Our argument can be summarized by two statements. (1) A functionally differentiated world system seems to undermine its own prerequisites; and (2) planning cannot replace evolution--on the contrary, it will make us more dependent on unplanned evolutionary developments. If this is so, the prospects for further evolution deserve a second look.

Social systems are not a late branch of evolution, they are a different level. If all social systems today belong to a single world society the theory of evolution faces a new kind of problem. If there are no longer many societies from which evolution can select, is this possible without certain destruction? "Functional differentiation constitutes a kind of self-referential autonomy at the level of these functional subsystems. This kind of order, once attained, may set off evolutionary processes at the level of these functional subsystems." The economic, scientific, and other subsystems will evolve within the world society, its evolution will become dependent on the outcome of its internal evolution, "Evolution is unpredictable anyway.
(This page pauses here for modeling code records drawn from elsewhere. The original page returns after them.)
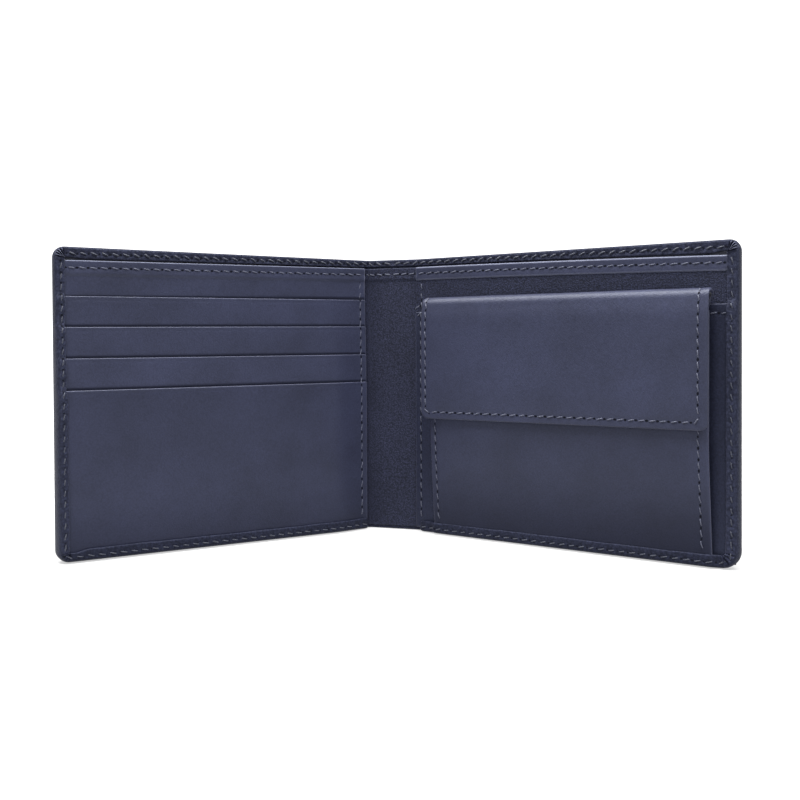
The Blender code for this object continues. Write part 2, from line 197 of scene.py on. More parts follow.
# Two bodies that a piece lies between, and where the change from one to the other starts and ends
FOLD_BENDS = {half: (BODY[half], "spine", half.point(5.0, 1.0, 0), half.point(-4.0, 1.0, 0)) for half in BODY}
SPINE_SIDE = ("right_half", "spine", RIGHT.point(6.0, 1.0, 0), RIGHT.point(-3.0, 1.0, 0))
POUCH_LEAN = ("right_half", "pouch_front_wall", RIGHT.point(50, 6, 2.0), RIGHT.point(50, 6, 13.0))
FLAP_SWING = ("right_half", "flap", RIGHT.point(50, FLAP_BACK + 1.4, AXIS_Z),
              RIGHT.point(50, FLAP_FRONT - 1.7, AXIS_Z))


# ---- small maths ----

def smooth(value, low, high):
    """0 below low, 1 above high, easing in between."""
    t = np.clip((np.asarray(value, float) - low) / (high - low), 0, 1)
    return t * t * (3 - 2 * t)


def between(value, low, full, fall, high):
    """1 from full to fall, easing to 0 at low and high."""
    return smooth(value, low, full) * (1 - smooth(value, fall, high))


def squeeze(x, low, high, reach=5.0):
    """0 at a panel's sewn sides, 1 in the open between them."""
    return between(x, low, low + reach, high - reach, high)


def mixed(first, second, share):
    """First at 0 and second at 1."""
    return first * (1 - share) + second * share


def wobble(x, z, seed, size):
    """Gentle unevenness between about -1 and 1 that repeats nowhere near; size is its wavelength."""
    k = TURN / size
    a = np.sin(k * (x * 0.83 + z * 0.41) + seed * 1.7)
    b = np.sin(k * (x * -0.37 + z * 1.13) * 0.71 + seed * 3.1)
    c = np.sin(k * (x * 1.31 - z * 0.67) * 1.37 + seed * 5.3)
    return (a + b + 0.6 * c) / 2.6


def groove(distance, along, depth=GROOVE_DEPTH):
    """How far a row of stitches pulls the leather in, deepest at the needle holes."""
    pull = 0.75 + 0.25 * np.cos(TURN * along / STITCH_PITCH)
    return -depth * pull * np.exp(-(distance / GROOVE_WIDTH) ** 2)


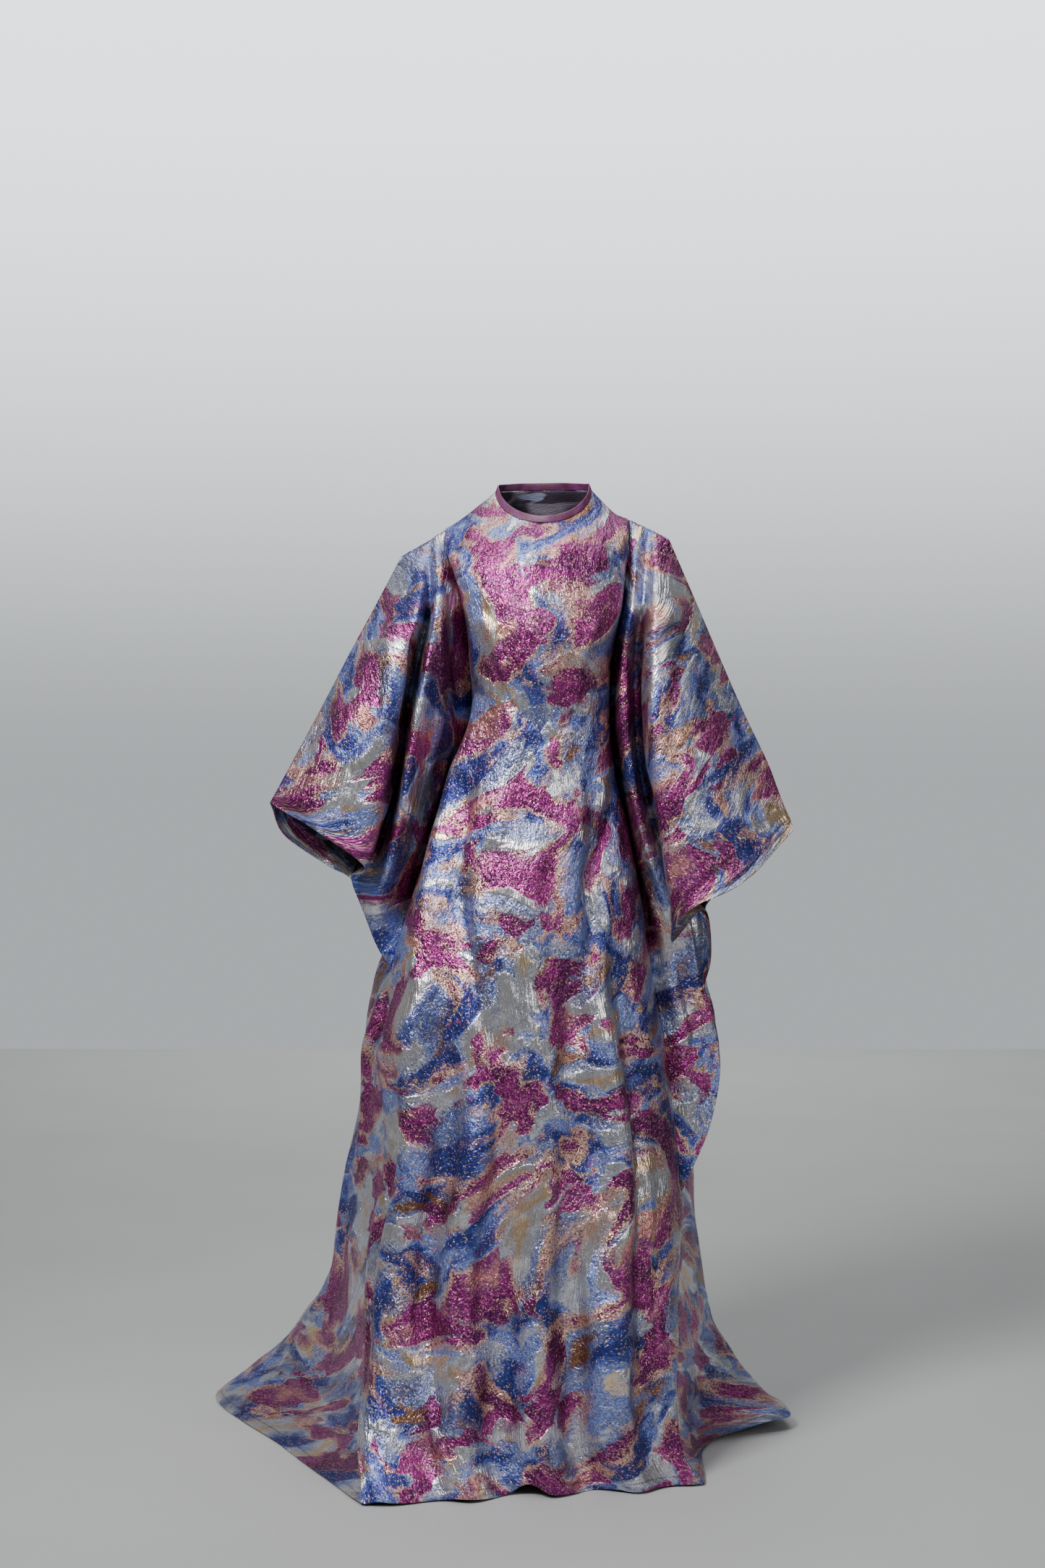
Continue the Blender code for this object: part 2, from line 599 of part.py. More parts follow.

The joint evolutions of our differentiated society will reinforce this unpredictability." This makes it more important for us to strengthen our ability to observe what is going on.

Social systems, of course, are not self-conscious units like human individuals. Societies have no collective spirit which has to access itself by introspection. Self-observation on the level of social systems has to use social communications. Self-observing communications refers to the system which is and is reproduced by the communication itself. In this sense, self-observation requires self-referential communication which indicates the communicative system and refers to itself as part of the system.

"Finally, there are no solutions for the most urgent problems but only re-statements without promising perspectives."